Aim:
Examine the material below. Gather every line in which the string "code" appears.

Task data:

<<<<

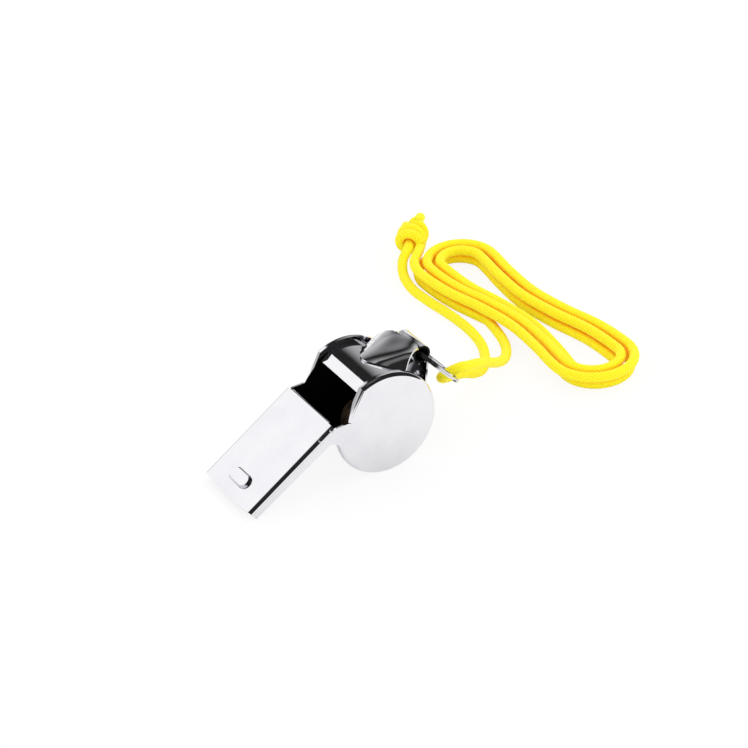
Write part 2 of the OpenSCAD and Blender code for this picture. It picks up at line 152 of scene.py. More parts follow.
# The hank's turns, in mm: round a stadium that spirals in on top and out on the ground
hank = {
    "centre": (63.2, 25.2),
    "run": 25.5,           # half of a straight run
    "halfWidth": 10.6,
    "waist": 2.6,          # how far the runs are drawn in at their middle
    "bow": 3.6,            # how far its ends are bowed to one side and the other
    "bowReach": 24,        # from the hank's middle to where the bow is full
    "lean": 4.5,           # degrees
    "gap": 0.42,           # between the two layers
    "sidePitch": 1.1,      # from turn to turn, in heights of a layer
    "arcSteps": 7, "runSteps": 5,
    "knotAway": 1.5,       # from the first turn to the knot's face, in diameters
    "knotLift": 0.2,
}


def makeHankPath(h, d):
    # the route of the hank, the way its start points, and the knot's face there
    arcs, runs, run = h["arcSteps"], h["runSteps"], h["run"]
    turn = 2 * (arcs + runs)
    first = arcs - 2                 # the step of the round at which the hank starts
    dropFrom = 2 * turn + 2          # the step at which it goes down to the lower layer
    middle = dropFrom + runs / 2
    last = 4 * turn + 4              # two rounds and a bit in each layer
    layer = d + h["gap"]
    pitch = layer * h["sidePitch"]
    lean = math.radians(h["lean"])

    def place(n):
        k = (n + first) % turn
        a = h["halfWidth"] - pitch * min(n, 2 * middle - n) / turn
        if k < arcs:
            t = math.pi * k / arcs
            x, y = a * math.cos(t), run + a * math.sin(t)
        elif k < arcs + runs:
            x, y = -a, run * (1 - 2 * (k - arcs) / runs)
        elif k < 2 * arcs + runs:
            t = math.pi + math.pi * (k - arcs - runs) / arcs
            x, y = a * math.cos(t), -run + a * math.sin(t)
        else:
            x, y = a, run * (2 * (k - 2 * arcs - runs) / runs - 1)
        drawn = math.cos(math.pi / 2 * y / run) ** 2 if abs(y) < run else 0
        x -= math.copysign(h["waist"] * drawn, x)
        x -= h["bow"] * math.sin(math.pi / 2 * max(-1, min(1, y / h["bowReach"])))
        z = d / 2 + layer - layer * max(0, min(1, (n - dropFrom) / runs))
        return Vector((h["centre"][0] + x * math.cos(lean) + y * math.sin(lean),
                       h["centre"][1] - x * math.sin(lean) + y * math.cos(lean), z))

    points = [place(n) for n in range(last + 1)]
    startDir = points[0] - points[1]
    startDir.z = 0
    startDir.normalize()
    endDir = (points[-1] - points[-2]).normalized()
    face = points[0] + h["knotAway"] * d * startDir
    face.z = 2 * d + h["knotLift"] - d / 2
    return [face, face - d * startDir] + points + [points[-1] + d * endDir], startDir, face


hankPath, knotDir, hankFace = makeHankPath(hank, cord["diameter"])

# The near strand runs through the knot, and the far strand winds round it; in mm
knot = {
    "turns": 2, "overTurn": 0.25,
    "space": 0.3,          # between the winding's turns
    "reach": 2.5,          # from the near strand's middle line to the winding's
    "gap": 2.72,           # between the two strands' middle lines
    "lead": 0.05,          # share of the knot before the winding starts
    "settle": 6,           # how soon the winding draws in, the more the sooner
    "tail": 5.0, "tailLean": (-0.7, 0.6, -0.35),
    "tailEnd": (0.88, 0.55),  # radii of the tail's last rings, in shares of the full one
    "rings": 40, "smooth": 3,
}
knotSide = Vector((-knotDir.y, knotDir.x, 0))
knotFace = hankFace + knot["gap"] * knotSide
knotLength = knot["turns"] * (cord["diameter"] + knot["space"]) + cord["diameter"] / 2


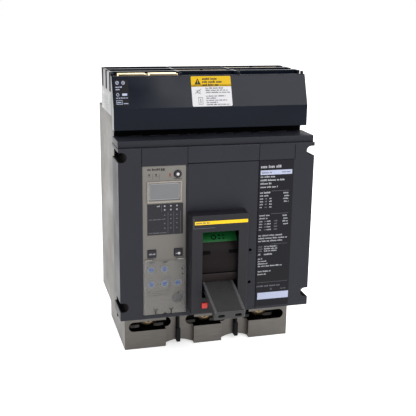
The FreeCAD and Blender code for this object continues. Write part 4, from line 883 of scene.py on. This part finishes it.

>>>>

Finished answer:
Write part 2 of the OpenSCAD and Blender code for this picture. It picks up at line 152 of scene.py. More parts follow.
The FreeCAD and Blender code for this object continues. Write part 4, from line 883 of scene.py on. This part finishes it.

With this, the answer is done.